For the most part I've never been big into these pre-fab 'holidays', but I am certainly not against people celebrating them in the least; it just isn't really my cup of tea. Typically my Valentine's Days have been marred by the following: being in a terrible relationship, being just recently single, being hit on by people I have absolutely no interest in dating, and being in the company of overbearing male friends who insist on cock-blocking me. So really, it has nothing to do with the yearly love-in itself... it's all been circumstantial (and perhaps it also highlights my need to have less overbearing male friends).

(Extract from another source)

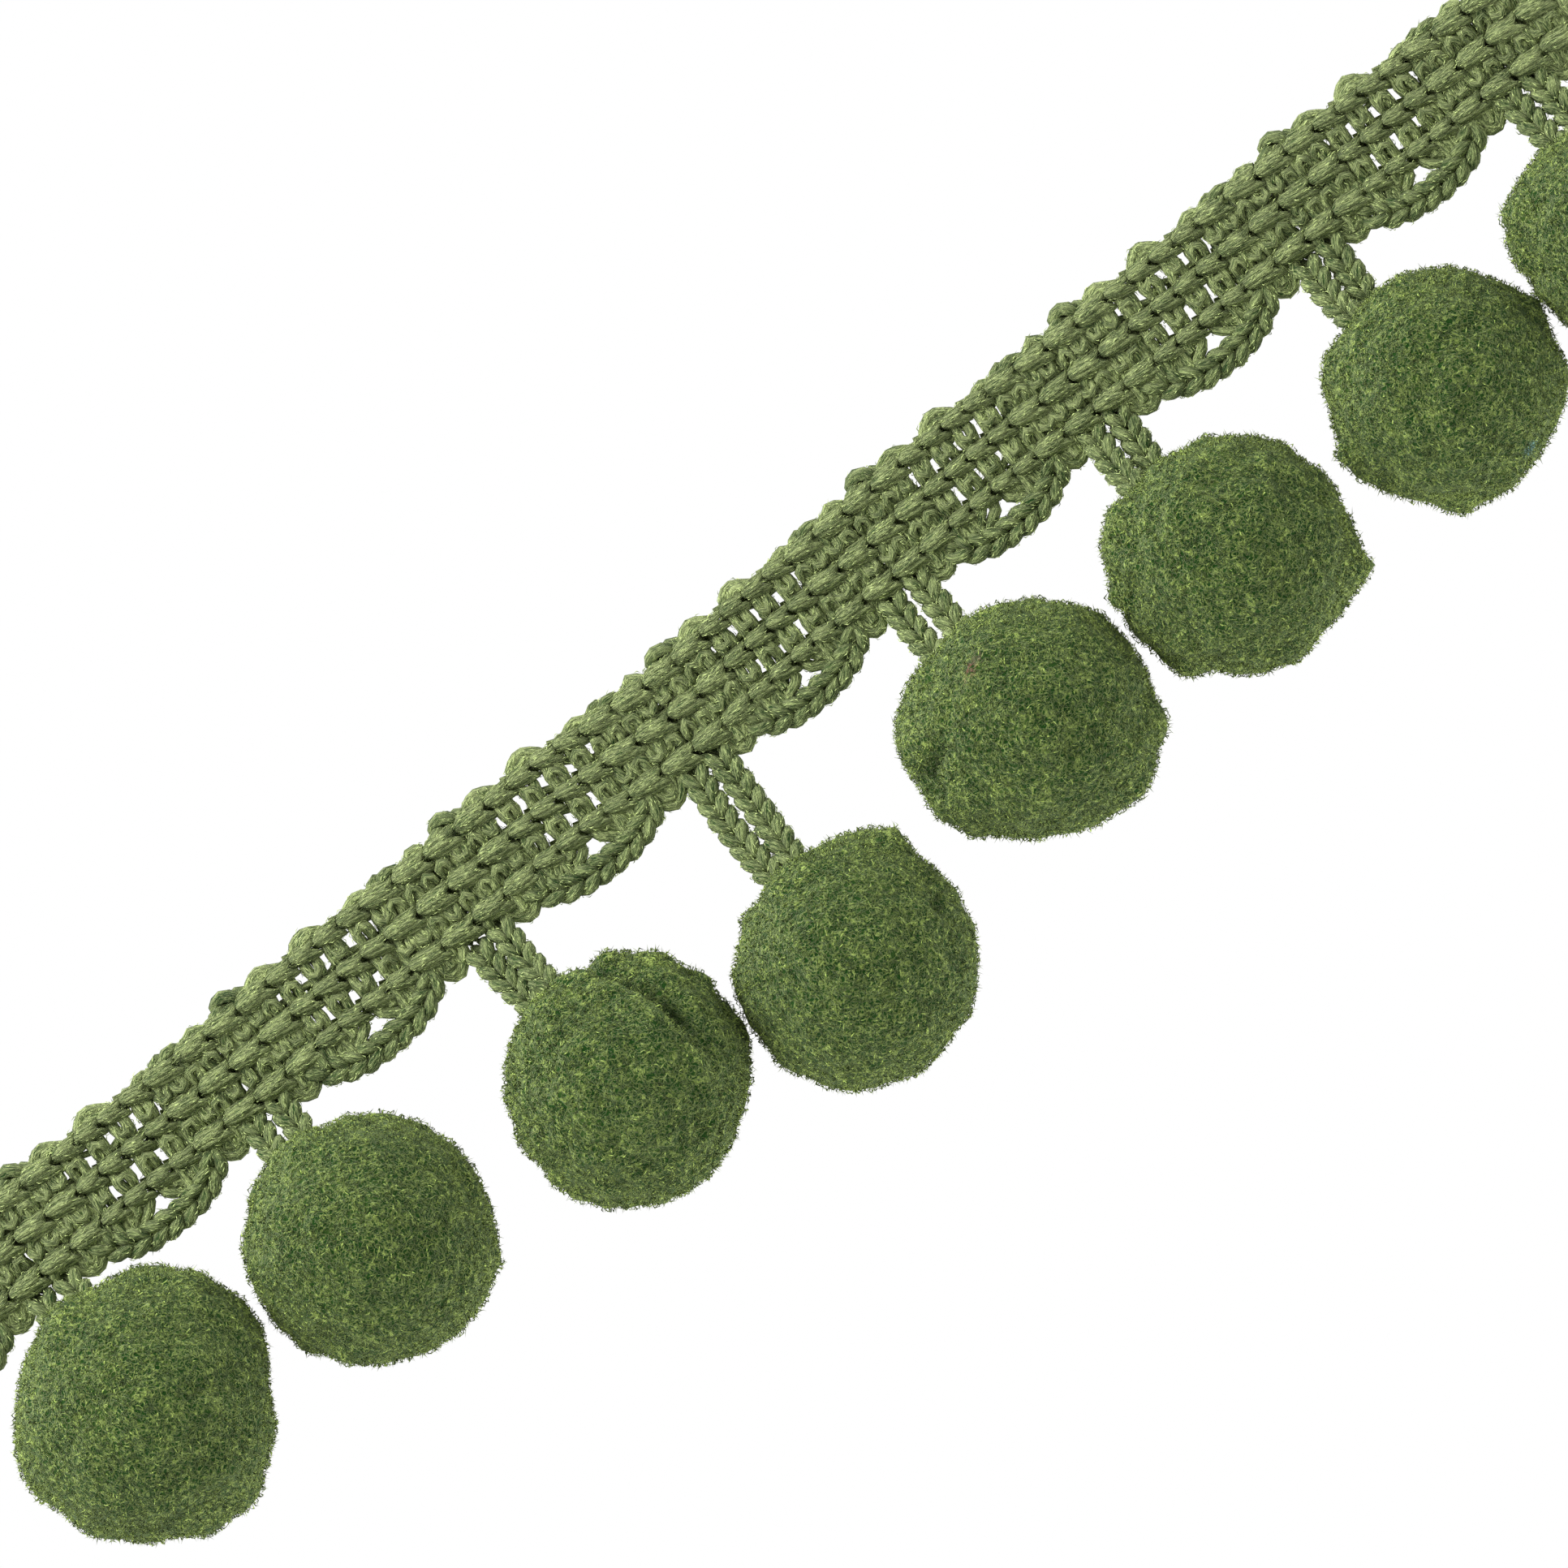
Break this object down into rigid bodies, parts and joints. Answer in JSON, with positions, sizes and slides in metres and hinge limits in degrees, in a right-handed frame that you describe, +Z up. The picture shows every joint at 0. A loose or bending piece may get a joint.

ANYWAY. A long time ago when I was a super awkward, skinny, big-haired, giant early 90's glasses-wearing 14-year-old, I met this guy. 'Oh, 'this guy'', you say. Just understand that it was kind of a big deal at the time. I met him because I was taking swimming lessons (I've known how to swim since I was 4, but up until I was around 16 or 17 I took lessons every summer because my mom thought that if I didn't participate in some kind of activity during that time, I would begin running delinquent in the streets), and he was the instructor. Yeah. I know, right? He was 18 and had just graduated from high school. He drove this silly little white mini-pickup truck (I don't know the technical term for those... is there one?) with his name as the license plate. He was tall-ish, kind of skinny, with dark hair, and this cute, goofy smile. And I was seriously fucking head over heels for him. Like, retardedly so. Plus, he kinda liked me. At first my best friend told me that he HAD to like me because I was in his swimming class. Protocol or something. I knew better, though, because he laughed at my jokes extra hard, winked at me when the other kids weren't looking, and hung around after lessons to chat with me.
Of course, there was that pesky age difference which made it impossible for anything to really happen. So for the next 5 years, I spent my spare time volunteering and teaching lessons at the pool with him. I managed to procure a phone number and even an address (he gave it to me so I could send him a postcard from Japan one time). We flirted and made eyes at eachother, but it never progressed beyond that. By then, he had a girlfriend (someone he had met from the university rowing club), and it all seemed pretty hopeless. I ended up taking a year off after high school, and though we still saw one another around now and then, I figured that was that. By my 1st semester of university that fall, I'd pretty much forgotten about him entirely, and was in the process of trying to date a guy who I'd met over the summer. Then one day as I was on my way to my morning archaeology lecture (shut up... it totally seemed like a good idea at first), I heard someone calling my name. I looked around, and there he was standing by the doors of the science building, so I walked over to say hi. He asked how I was, how my classes were going (he mentioned that he was in the final year of his bachelor's degree), and lastly asked if I would like to go for coffee with him some time. This is the important part of the story (obviously) because, as I would much later realize, this was the very moment that I'd wanted all along. All of that innocent flirting had turned out to be legitimate, and he'd been waiting for me to turn 18 the whole time. He then scrawled his number onto a piece of paper ("Just in case you don't still have it"), and told me to call him.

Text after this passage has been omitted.